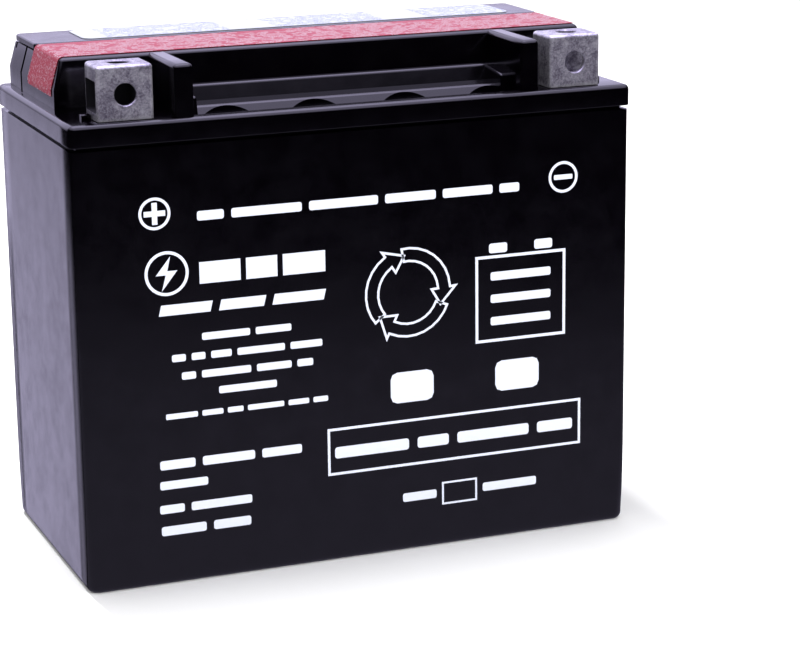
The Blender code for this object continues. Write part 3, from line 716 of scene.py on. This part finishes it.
class BATTERY_OT_lid(bpy.types.Operator):
    """Models the lid with its raised block, the recess between two fins, and the vent"""
    bl_idname = "battery.lid"
    bl_label = "Lid"

    def execute(self, context):
        size = sizes_in_mm()
        lid = self.plate(size)
        add(lid, self.weld_rib(), self.block(size))
        cut(lid, self.trough())
        ledge = self.ledge(size)
        cut(ledge, *[self.lunette(x) for x in (-38.0, -11.0, 17.6, 45.2)])
        add(lid, ledge, self.shelf(size), self.arm(FIN_LEFT[1] - 0.6, 3.9), self.arm(FIN_RIGHT[0] - 3.2, 3.8),
            self.fin("fin_left", FIN_LEFT, size), self.fin("fin_right", FIN_RIGHT, size))
        for side in (-1, 1):
            add(lid, self.terminal_stop(side))
        self.hollow(lid)
        self.cut_strip_seat(lid)
        self.cut_vent(lid)
        for side in (-1, 1):
            self.fit_terminal_seat(lid, side)
        dress(lid, black_plastic(), "battery", "case_plastic", "lid")
        return {"FINISHED"}

    def plate(self, size):
        plate = new_block("battery_lid", (LID_LOW.x, LID_LOW.y, SKIRT_Z), (LID_HIGH.x, LID_HIGH.y, DECK_Z))
        round_edges(plate, size.lid_corner, 8, lambda middle, way: abs(way.z) > 0.9)
        round_edges(plate, size.lid_edge, 6, lambda middle, way: middle.z > DECK_Z - 0.01)
        round_edges(plate, 0.25, 2, lambda middle, way: middle.z < SKIRT_Z + 0.01)
        return plate

    def weld_rib(self):
        inset = 2.3
        rib = new_block("weld_rib", (LID_LOW.x + inset, LID_LOW.y + inset, LID_LOW.z),
                        (LID_HIGH.x - inset, LID_HIGH.y - inset, SKIRT_Z + 1))
        round_edges(rib, 0.6, 4, lambda middle, way: abs(way.z) > 0.9)
        return rib

    def block(self, size):
        block = new_block("block", (-BLOCK_X, BLOCK_FRONT, DECK_Z - 3), (BLOCK_X, BLOCK_REAR, FOLD_Z))
        middle_y = (BLOCK_FRONT + BLOCK_REAR) / 2
        with edit_mode(block):
            select_faces(block, lambda centre, normal: normal.z > 0.9)
            rise = (BLOCK_TOP_Z - FOLD_Z) * MM
            bpy.ops.mesh.extrude_region_move(TRANSFORM_OT_translate={"value": (0, 0, rise)})
            bpy.ops.transform.resize(value=(BLOCK_TOP_X / BLOCK_X, 1, 1),
                                     center_override=(0, middle_y * MM, BLOCK_TOP_Z * MM))
        with edit_mode(block, "EDGE"):
            select_edges(block, lambda middle, way: middle.z > BLOCK_TOP_Z - 0.01 and
                         middle.y < BLOCK_FRONT + 0.01)
            bpy.ops.transform.translate(value=(0, (BLOCK_TOP_FRONT - BLOCK_FRONT) * MM, 0))
        round_edges(block, size.block_edge, 6, lambda middle, way: middle.z > DECK_Z - 2.9 and
                    (abs(way.z) > 0.5 or middle.z > BLOCK_TOP_Z - 0.01))
        return block

    def trough(self):
        trough = new_block("trough", (FIN_LEFT[1] - 1, TROUGH_FRONT, TROUGH_Z),
                           (FIN_RIGHT[0] + 1, LEDGE_Y + 2, DECK_Z + 2))
        round_edges(trough, 0.8, 4, lambda middle, way: abs(way.x) > 0.9 and middle.z < TROUGH_Z + 0.01)
        return trough

    def ledge(self, size):
        """The lower ledge, its front leaning back from the trough."""
        ledge = new_block("ledge", (FIN_LEFT[1] - 1, LEDGE_Y, TROUGH_Z - 1),
                          (FIN_RIGHT[0] + 1, BLOCK_FRONT + 2, LEDGE_Z))
        with edit_mode(ledge, "EDGE"):
            select_edges(ledge, lambda middle, way: middle.y < LEDGE_Y + 0.01 and middle.z < TROUGH_Z)
            bpy.ops.transform.translate(value=(0, -3.4 * MM, 0))
        round_edges(ledge, size.ledge_edge, 5, lambda middle, way: middle.y < LEDGE_Y + 0.01 and
                    middle.z > LEDGE_Z - 0.01)
        return ledge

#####

• THE EXERCISE:
Reproduce the complete data exactly as presented above.

• THE REPLY:
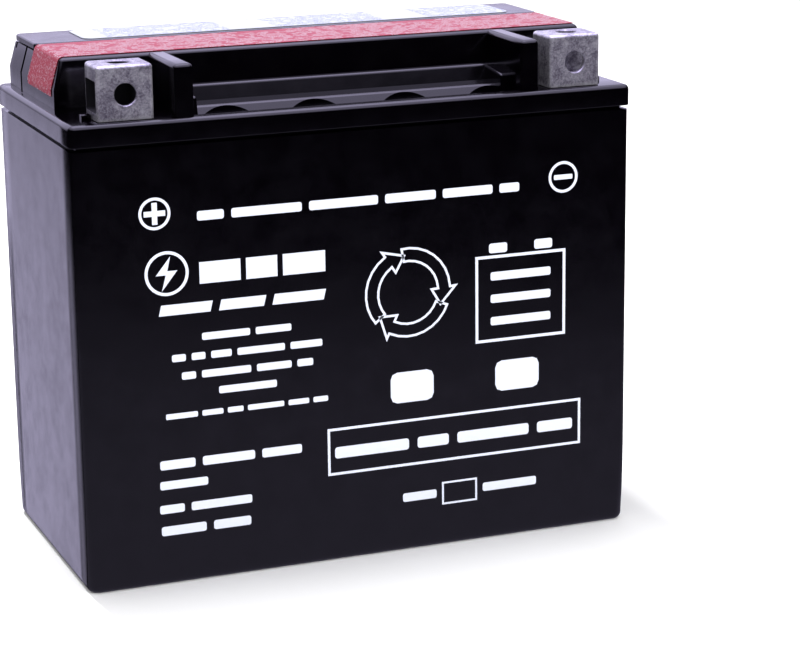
The Blender code for this object continues. Write part 3, from line 716 of scene.py on. This part finishes it.
class BATTERY_OT_lid(bpy.types.Operator):
    """Models the lid with its raised block, the recess between two fins, and the vent"""
    bl_idname = "battery.lid"
    bl_label = "Lid"

    def execute(self, context):
        size = sizes_in_mm()
        lid = self.plate(size)
        add(lid, self.weld_rib(), self.block(size))
        cut(lid, self.trough())
        ledge = self.ledge(size)
        cut(ledge, *[self.lunette(x) for x in (-38.0, -11.0, 17.6, 45.2)])
        add(lid, ledge, self.shelf(size), self.arm(FIN_LEFT[1] - 0.6, 3.9), self.arm(FIN_RIGHT[0] - 3.2, 3.8),
            self.fin("fin_left", FIN_LEFT, size), self.fin("fin_right", FIN_RIGHT, size))
        for side in (-1, 1):
            add(lid, self.terminal_stop(side))
        self.hollow(lid)
        self.cut_strip_seat(lid)
        self.cut_vent(lid)
        for side in (-1, 1):
            self.fit_terminal_seat(lid, side)
        dress(lid, black_plastic(), "battery", "case_plastic", "lid")
        return {"FINISHED"}

    def plate(self, size):
        plate = new_block("battery_lid", (LID_LOW.x, LID_LOW.y, SKIRT_Z), (LID_HIGH.x, LID_HIGH.y, DECK_Z))
        round_edges(plate, size.lid_corner, 8, lambda middle, way: abs(way.z) > 0.9)
        round_edges(plate, size.lid_edge, 6, lambda middle, way: middle.z > DECK_Z - 0.01)
        round_edges(plate, 0.25, 2, lambda middle, way: middle.z < SKIRT_Z + 0.01)
        return plate

    def weld_rib(self):
        inset = 2.3
        rib = new_block("weld_rib", (LID_LOW.x + inset, LID_LOW.y + inset, LID_LOW.z),
                        (LID_HIGH.x - inset, LID_HIGH.y - inset, SKIRT_Z + 1))
        round_edges(rib, 0.6, 4, lambda middle, way: abs(way.z) > 0.9)
        return rib

    def block(self, size):
        block = new_block("block", (-BLOCK_X, BLOCK_FRONT, DECK_Z - 3), (BLOCK_X, BLOCK_REAR, FOLD_Z))
        middle_y = (BLOCK_FRONT + BLOCK_REAR) / 2
        with edit_mode(block):
            select_faces(block, lambda centre, normal: normal.z > 0.9)
            rise = (BLOCK_TOP_Z - FOLD_Z) * MM
            bpy.ops.mesh.extrude_region_move(TRANSFORM_OT_translate={"value": (0, 0, rise)})
            bpy.ops.transform.resize(value=(BLOCK_TOP_X / BLOCK_X, 1, 1),
                                     center_override=(0, middle_y * MM, BLOCK_TOP_Z * MM))
        with edit_mode(block, "EDGE"):
            select_edges(block, lambda middle, way: middle.z > BLOCK_TOP_Z - 0.01 and
                         middle.y < BLOCK_FRONT + 0.01)
            bpy.ops.transform.translate(value=(0, (BLOCK_TOP_FRONT - BLOCK_FRONT) * MM, 0))
        round_edges(block, size.block_edge, 6, lambda middle, way: middle.z > DECK_Z - 2.9 and
                    (abs(way.z) > 0.5 or middle.z > BLOCK_TOP_Z - 0.01))
        return block

    def trough(self):
        trough = new_block("trough", (FIN_LEFT[1] - 1, TROUGH_FRONT, TROUGH_Z),
                           (FIN_RIGHT[0] + 1, LEDGE_Y + 2, DECK_Z + 2))
        round_edges(trough, 0.8, 4, lambda middle, way: abs(way.x) > 0.9 and middle.z < TROUGH_Z + 0.01)
        return trough

    def ledge(self, size):
        """The lower ledge, its front leaning back from the trough."""
        ledge = new_block("ledge", (FIN_LEFT[1] - 1, LEDGE_Y, TROUGH_Z - 1),
                          (FIN_RIGHT[0] + 1, BLOCK_FRONT + 2, LEDGE_Z))
        with edit_mode(ledge, "EDGE"):
            select_edges(ledge, lambda middle, way: middle.y < LEDGE_Y + 0.01 and middle.z < TROUGH_Z)
            bpy.ops.transform.translate(value=(0, -3.4 * MM, 0))
        round_edges(ledge, size.ledge_edge, 5, lambda middle, way: middle.y < LEDGE_Y + 0.01 and
                    middle.z > LEDGE_Z - 0.01)
        return ledge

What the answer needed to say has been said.